Environmental and application context should not be overlooked. Dust, contamination, ambient light exposure, target material, and the required switching margin can all affect performance. Even when the sensing principle is simple, the surrounding mechanics and electronics determine whether a device will behave consistently in production equipment.

Representative OMRON devices in this category

This range includes several OMRON parts used for compact transmissive sensing tasks. Examples include the OMRON EE-SX4163-P2 Optical Slot Sensors, OMRON EESJ5BV1 Optical Slot Sensors, and OMRON EESX3162P1Z Optical Slot Sensors. These part families are relevant when engineers need established optical interrupter solutions for embedded control boards and compact motion-related detection points.

Other listed devices such as the OMRON EESX1340 Photo Sensor Transmissive Infrared Open Collector Solder 6-Pin SMD T/R and OMRON EESX1320 Transmissive Photo Interrupter, Phototransistor, SMD, 2 mm illustrate how this category can include both classic slot sensor formats and highly compact transmissive photo interrupter implementations. In practice, the right choice depends less on model popularity and more on fit with the mechanical slot path, assembly process, and signal interface of the end product.

Integration considerations for OEM and industrial design

Successful implementation usually starts with mechanical alignment. The target should pass cleanly through the slot without contact, and the sensor body should be mounted so that tolerances, vibration, and thermal effects do not shift the optical path beyond the acceptable window. In rotating applications, engineers often evaluate disc thickness, slot clearance, and pulse spacing together rather than treating the sensor as an isolated component.

Electrical integration is just as important. Designers should confirm supply compatibility, output behavior, pull-up or interface requirements, and the expected signal conditioning in the controller or processing circuit.
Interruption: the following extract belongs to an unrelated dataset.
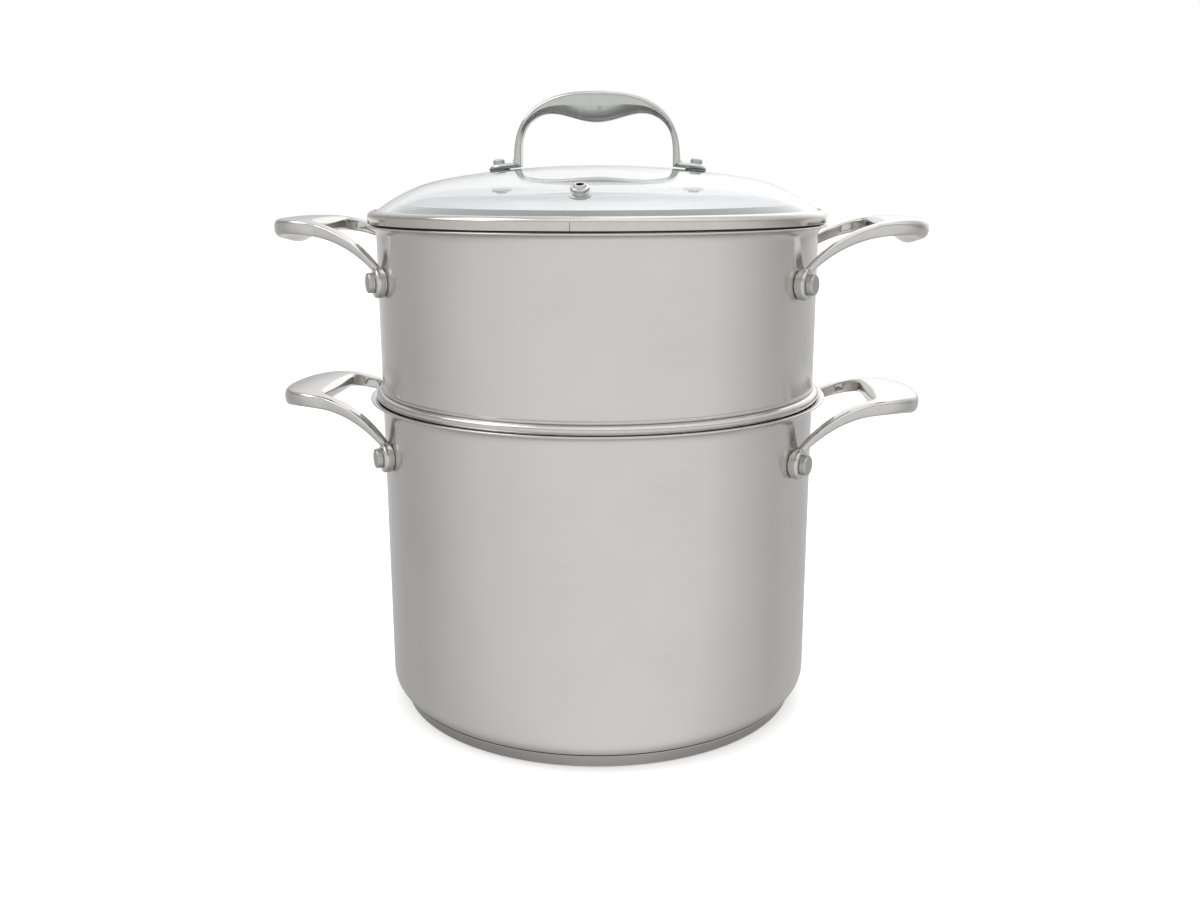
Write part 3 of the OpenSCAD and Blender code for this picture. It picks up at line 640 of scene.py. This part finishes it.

For projects that also monitor surrounding light conditions or use light as a measured variable rather than a simple interrupt signal, related categories such as ambient light sensors may support a wider optical sensing strategy.

How to narrow down the right part

A practical selection process starts with the motion event you want to detect. Is the sensor confirming home position, counting rotating elements, detecting media presence, or verifying a small mechanical transition? Once that is clear, the next filters are package style, installation method, target size, and the electrical output needed by the system.

It is also helpful to think in terms of the full sensing chain rather than only the component. The mechanical flag, the board layout, the cable or connector scheme, the controller input, and service conditions all influence the final result. That approach usually leads to better long-term reliability than selecting solely by part family name.

Choosing with confidence for repetitive detection tasks

In many automation and embedded designs, optical slot sensors offer a clean balance of compact size, repeatable switching, and simple non-contact operation. They are especially useful when the target motion is predictable and the mechanical design can guide an interrupting object through a fixed optical gap.

Whether you are sourcing a compact photo interrupter for PCB integration or evaluating OMRON slot sensor families for equipment development, this category is built to support applications that depend on accurate interruption-based detection. Reviewing the mechanical fit, output style, and operating environment up front will make it much easier to identify the most suitable device for your design.